_Exercise aim_:
Quote exactly, and only, the lines from the one with "failed = [item.Name" down to the one with "imported = [obj", both included.
---------- Data lines
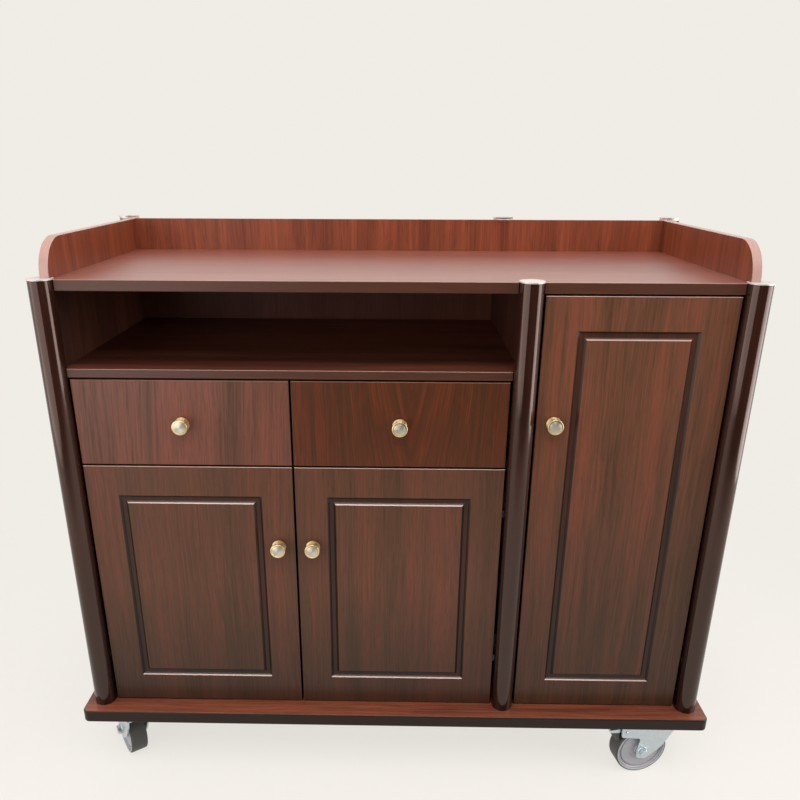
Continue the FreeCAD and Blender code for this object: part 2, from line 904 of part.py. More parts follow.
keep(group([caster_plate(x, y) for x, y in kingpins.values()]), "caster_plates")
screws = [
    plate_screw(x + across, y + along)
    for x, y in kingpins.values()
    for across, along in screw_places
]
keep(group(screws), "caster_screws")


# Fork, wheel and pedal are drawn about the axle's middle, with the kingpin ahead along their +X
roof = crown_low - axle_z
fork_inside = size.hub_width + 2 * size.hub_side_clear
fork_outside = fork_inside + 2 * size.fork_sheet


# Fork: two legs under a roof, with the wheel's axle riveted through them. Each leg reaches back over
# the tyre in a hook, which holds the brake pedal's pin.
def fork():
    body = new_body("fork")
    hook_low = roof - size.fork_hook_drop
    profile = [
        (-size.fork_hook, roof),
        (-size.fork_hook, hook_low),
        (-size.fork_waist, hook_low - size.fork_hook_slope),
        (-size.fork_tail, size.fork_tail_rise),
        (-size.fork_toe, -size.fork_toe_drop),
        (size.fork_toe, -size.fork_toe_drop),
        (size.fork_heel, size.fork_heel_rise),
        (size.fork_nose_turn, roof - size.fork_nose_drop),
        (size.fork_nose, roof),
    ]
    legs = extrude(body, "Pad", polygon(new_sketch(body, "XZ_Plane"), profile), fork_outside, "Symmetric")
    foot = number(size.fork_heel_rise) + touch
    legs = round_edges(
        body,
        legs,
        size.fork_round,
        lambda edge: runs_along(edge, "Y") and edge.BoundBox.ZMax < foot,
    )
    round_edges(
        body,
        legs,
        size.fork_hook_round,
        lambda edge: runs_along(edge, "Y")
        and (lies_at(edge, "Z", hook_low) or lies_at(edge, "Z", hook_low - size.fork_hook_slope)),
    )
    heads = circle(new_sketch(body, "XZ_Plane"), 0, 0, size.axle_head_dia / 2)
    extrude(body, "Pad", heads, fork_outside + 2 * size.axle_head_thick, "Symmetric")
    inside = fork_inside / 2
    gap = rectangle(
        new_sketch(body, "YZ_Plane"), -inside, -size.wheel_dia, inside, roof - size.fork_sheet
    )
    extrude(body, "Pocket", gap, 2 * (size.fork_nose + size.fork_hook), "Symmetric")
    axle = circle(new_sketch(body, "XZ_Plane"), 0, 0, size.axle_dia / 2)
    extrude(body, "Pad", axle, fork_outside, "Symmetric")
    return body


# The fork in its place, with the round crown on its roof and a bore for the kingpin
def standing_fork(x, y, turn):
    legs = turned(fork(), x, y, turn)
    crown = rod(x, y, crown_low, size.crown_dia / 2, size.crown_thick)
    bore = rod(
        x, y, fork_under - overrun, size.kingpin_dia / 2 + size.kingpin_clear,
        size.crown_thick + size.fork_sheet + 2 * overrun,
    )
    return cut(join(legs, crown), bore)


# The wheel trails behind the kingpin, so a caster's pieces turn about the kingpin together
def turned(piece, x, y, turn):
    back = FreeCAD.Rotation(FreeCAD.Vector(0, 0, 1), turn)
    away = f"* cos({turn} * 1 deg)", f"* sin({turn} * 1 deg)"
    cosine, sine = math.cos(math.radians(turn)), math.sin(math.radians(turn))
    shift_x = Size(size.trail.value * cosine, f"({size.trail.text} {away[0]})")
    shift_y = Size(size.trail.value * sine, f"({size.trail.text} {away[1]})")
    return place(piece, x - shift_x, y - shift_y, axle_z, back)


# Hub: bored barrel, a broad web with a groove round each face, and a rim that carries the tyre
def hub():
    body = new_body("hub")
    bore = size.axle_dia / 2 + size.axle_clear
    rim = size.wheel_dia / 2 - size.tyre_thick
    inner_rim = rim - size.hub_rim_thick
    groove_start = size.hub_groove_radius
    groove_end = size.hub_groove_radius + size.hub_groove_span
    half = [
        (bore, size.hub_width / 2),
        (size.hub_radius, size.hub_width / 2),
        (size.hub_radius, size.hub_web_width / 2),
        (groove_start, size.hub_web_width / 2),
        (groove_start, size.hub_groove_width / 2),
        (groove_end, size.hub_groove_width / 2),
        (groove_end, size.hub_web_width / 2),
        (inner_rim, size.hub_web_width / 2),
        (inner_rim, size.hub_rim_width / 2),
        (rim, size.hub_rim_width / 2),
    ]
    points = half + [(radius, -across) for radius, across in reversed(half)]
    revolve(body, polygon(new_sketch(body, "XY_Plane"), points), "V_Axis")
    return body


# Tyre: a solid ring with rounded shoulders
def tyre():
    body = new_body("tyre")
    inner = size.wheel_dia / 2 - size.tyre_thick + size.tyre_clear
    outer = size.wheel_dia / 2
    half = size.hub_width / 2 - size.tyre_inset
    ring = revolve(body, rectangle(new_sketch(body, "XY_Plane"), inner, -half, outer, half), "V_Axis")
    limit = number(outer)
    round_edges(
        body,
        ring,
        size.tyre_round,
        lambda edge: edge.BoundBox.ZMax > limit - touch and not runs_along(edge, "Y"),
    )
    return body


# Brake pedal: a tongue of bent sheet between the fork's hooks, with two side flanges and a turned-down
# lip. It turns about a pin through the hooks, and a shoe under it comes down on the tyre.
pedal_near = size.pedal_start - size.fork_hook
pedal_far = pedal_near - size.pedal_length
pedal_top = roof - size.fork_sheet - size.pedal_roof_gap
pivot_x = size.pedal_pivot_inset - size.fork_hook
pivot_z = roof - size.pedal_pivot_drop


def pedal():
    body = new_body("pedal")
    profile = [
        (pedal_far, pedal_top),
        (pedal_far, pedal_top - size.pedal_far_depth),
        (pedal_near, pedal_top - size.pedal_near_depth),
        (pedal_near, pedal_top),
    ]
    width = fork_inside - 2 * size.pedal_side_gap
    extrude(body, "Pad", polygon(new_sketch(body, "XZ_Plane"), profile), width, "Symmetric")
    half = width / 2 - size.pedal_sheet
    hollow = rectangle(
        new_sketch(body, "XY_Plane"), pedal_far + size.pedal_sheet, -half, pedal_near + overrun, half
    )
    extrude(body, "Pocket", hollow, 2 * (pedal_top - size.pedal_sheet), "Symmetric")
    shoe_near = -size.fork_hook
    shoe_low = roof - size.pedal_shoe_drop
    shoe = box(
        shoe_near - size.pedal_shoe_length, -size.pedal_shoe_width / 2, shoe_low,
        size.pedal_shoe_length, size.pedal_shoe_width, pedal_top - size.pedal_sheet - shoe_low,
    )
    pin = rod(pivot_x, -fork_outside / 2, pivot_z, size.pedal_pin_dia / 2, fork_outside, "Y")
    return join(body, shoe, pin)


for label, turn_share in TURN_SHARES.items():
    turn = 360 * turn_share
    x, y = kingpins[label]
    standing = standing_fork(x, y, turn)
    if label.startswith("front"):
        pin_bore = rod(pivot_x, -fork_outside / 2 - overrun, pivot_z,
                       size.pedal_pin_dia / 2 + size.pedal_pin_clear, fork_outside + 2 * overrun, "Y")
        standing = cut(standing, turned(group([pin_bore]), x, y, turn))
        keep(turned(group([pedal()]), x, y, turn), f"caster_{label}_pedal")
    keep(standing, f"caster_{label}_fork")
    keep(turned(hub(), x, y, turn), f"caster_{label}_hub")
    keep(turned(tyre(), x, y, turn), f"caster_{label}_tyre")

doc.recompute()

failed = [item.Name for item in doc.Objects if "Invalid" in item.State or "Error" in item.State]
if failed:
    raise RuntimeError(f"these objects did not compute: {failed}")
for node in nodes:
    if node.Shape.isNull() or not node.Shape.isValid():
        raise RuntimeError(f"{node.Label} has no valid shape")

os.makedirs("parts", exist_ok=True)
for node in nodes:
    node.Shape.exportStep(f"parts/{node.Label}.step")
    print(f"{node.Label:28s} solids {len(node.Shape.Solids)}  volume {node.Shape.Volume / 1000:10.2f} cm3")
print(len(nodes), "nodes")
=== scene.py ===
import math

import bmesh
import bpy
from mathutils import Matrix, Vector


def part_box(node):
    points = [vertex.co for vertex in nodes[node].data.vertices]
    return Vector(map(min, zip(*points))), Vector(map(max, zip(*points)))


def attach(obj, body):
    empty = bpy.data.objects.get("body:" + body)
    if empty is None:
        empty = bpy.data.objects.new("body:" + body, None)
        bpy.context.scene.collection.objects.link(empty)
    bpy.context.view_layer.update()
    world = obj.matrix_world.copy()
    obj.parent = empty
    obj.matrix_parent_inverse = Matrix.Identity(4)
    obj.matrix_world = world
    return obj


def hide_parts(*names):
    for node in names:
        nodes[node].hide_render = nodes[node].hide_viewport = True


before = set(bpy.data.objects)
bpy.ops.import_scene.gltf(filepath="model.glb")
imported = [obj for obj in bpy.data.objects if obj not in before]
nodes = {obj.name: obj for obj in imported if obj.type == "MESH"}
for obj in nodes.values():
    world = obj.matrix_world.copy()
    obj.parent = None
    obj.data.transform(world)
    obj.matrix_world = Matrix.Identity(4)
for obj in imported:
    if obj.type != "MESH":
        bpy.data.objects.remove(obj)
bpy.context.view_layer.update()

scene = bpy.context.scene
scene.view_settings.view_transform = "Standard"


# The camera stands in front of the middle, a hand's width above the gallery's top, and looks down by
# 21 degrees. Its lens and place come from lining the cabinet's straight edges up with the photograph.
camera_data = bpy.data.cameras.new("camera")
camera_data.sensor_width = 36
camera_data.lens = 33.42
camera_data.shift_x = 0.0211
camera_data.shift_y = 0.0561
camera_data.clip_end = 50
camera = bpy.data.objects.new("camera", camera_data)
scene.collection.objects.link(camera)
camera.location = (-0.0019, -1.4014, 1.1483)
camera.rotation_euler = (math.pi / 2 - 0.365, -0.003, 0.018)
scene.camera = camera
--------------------
_Final answer_:
failed = [item.Name for item in doc.Objects if "Invalid" in item.State or "Error" in item.State]
if failed:
    raise RuntimeError(f"these objects did not compute: {failed}")
for node in nodes:
    if node.Shape.isNull() or not node.Shape.isValid():
        raise RuntimeError(f"{node.Label} has no valid shape")

os.makedirs("parts", exist_ok=True)
for node in nodes:
    node.Shape.exportStep(f"parts/{node.Label}.step")
    print(f"{node.Label:28s} solids {len(node.Shape.Solids)}  volume {node.Shape.Volume / 1000:10.2f} cm3")
print(len(nodes), "nodes")
=== scene.py ===
import math

import bmesh
import bpy
from mathutils import Matrix, Vector


def part_box(node):
    points = [vertex.co for vertex in nodes[node].data.vertices]
    return Vector(map(min, zip(*points))), Vector(map(max, zip(*points)))


def attach(obj, body):
    empty = bpy.data.objects.get("body:" + body)
    if empty is None:
        empty = bpy.data.objects.new("body:" + body, None)
        bpy.context.scene.collection.objects.link(empty)
    bpy.context.view_layer.update()
    world = obj.matrix_world.copy()
    obj.parent = empty
    obj.matrix_parent_inverse = Matrix.Identity(4)
    obj.matrix_world = world
    return obj


def hide_parts(*names):
    for node in names:
        nodes[node].hide_render = nodes[node].hide_viewport = True


before = set(bpy.data.objects)
bpy.ops.import_scene.gltf(filepath="model.glb")
imported = [obj for obj in bpy.data.objects if obj not in before]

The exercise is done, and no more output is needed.